Nous vous invitons à découvrir Échappée vieille du TOF Théâtre (Belgique) en tournée française Théâtre de Laval,Festival Ideklic à Moirans en Montagne (39), Chalon dans la rue OFF…
Et à retrouver cet article dans le N° 148 d’Alternatives théâtrales, consacré aux arts du cirque, de la marionnette et à la création dans l’espace public.
En 1987, Alain Moreau fonde le Tof Théâtre. Le metteur en scène, constructeur, auteur, marionnettiste a monté près de trente spectacles, avec une patte qui rend ses œuvres immédiatement identifiables, malgré la diversité des formats adoptés. Le spectacle Échappée vieille, création de 2021, illustre plusieurs aspects de son travail.
Ce spectacle de marionnettes met en scène l’histoire de trois septuagénaires qui décident de goûter à la liberté, plutôt que de rester dans leur pension de retraite sous la surveillance d’une infirmière particulièrement autoritaire. Une forme de course poursuite du troisième âge s’engage, sur fond de sea, sex and sun décalé.
Il faut souligner que cette proposition est conçue pour l’espace public, puisqu’elle joue dans une remorque aménagée. Ce dispositif techniquement autonome a été élaboré pendant le confinement, et peut se poser presque n’importe où. Dorothée Schoonooghe, l’une des interprètes, en témoigne : « On avait envie de rouvrir tout ce qui était fermé : la première chose c’était le théâtre, mais comme on ne pouvait plus jouer en intérieur, la rue s’est imposée. » La compagnie a l’expérience de la création en espace public. Là où J’y pense et puis… employait déjà une remorque en installant le public à l’intérieur, Échappée vieille place le public sur un gradin, la remorque servant de castelet.

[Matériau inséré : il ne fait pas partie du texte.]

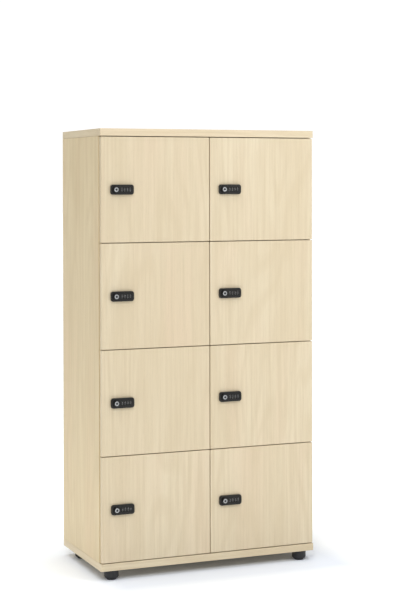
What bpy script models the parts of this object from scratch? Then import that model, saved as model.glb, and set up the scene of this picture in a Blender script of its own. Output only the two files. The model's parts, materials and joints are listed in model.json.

La liberté, thème structurant du spectacle, fait ainsi écho à celle de l’artiste qui joue où et quand il le décide, pour tous les publics. Ce souffle libertaire se traduit aussi par un humour irrévérencieux qui met à mal les figures d’autorité – ici, le personnage de l’infirmière. Positionnement doucement anarchiste et humour sont également caractéristiques du travail de la compagnie.
L’aspect visuel du spectacle et des marionnettes est également un élément typique du travail du Tof Théâtre. Il faut signaler que Échappée vieille est muet, à l’instar de la plupart des pièces de la compagnie.
Du point de vue de la construction, on retrouve dans Échappée vieille une économie de moyens qui n’est pas une pauvreté mais une élégance, celle de la simplicité. Comme dans les autres spectacles du Tof Théâtre, ce sont des objets et des matériaux du quotidien qui sont mis en œuvre, sans ostentation, d’une façon artisanale. Rien dans l’aspect du spectacle n’est propre à intimider, surtout pas les marionnettes qui ont une expression amicale et accueillante.
Leur facture tend vers ce qu’on pourrait appeler un « réalisme poétique ». En effet, elles ont des visages riches en détails, mais leur dessin a quelque chose de caricatural, et Alain Moreau ne recherche pas l’hyperréalisme : même quand les marionnettes sont à taille humaine, leurs yeux sont peints, et la finition de la peau lui donne un aspect vernis. Ce mi-chemin entre ressemblance et pas de côté assumé en dehors du réalisme ouvre un espace de poésie. Trois marionnettes sont ici grandeur nature, portées à même le corps des marionnettistes, comme c’est le cas dans d’autres spectacles comme Les Bénévoles – auquel deux des marionnettes sont d’ailleurs empruntées. Mais on le retrouve également dans les marionnettes de petite taille qui sont utilisées pour organiser une pièce de théâtre à l’intérieur de la pièce de théâtre. « Ce sont des marionnettes qui manipulent d’autres marionnettes à leur effigie qui racontent leur histoire supposée », explique Alain Moreau. Les interprètes négocient avec habileté cette manipulation gigogne, qui exige une attention démultipliée et une précision de mouvement très fine.
D’autres aspects encore du spectacle Échappée vieille pourraient être soulignés, tel le choix d’un format court, ou le choix de personnages âgés. De même, on pourrait approfondir son inscription dans la sensibilité politique et sociétale qui anime la compagnie. Mais l’essentiel est sans doute de dire qu’il s’agit d’un spectacle qui fait du bien : jouissif, participatif, inclusif, ébouriffant, il est vecteur de plaisir, de convivialité en même temps que de réflexion.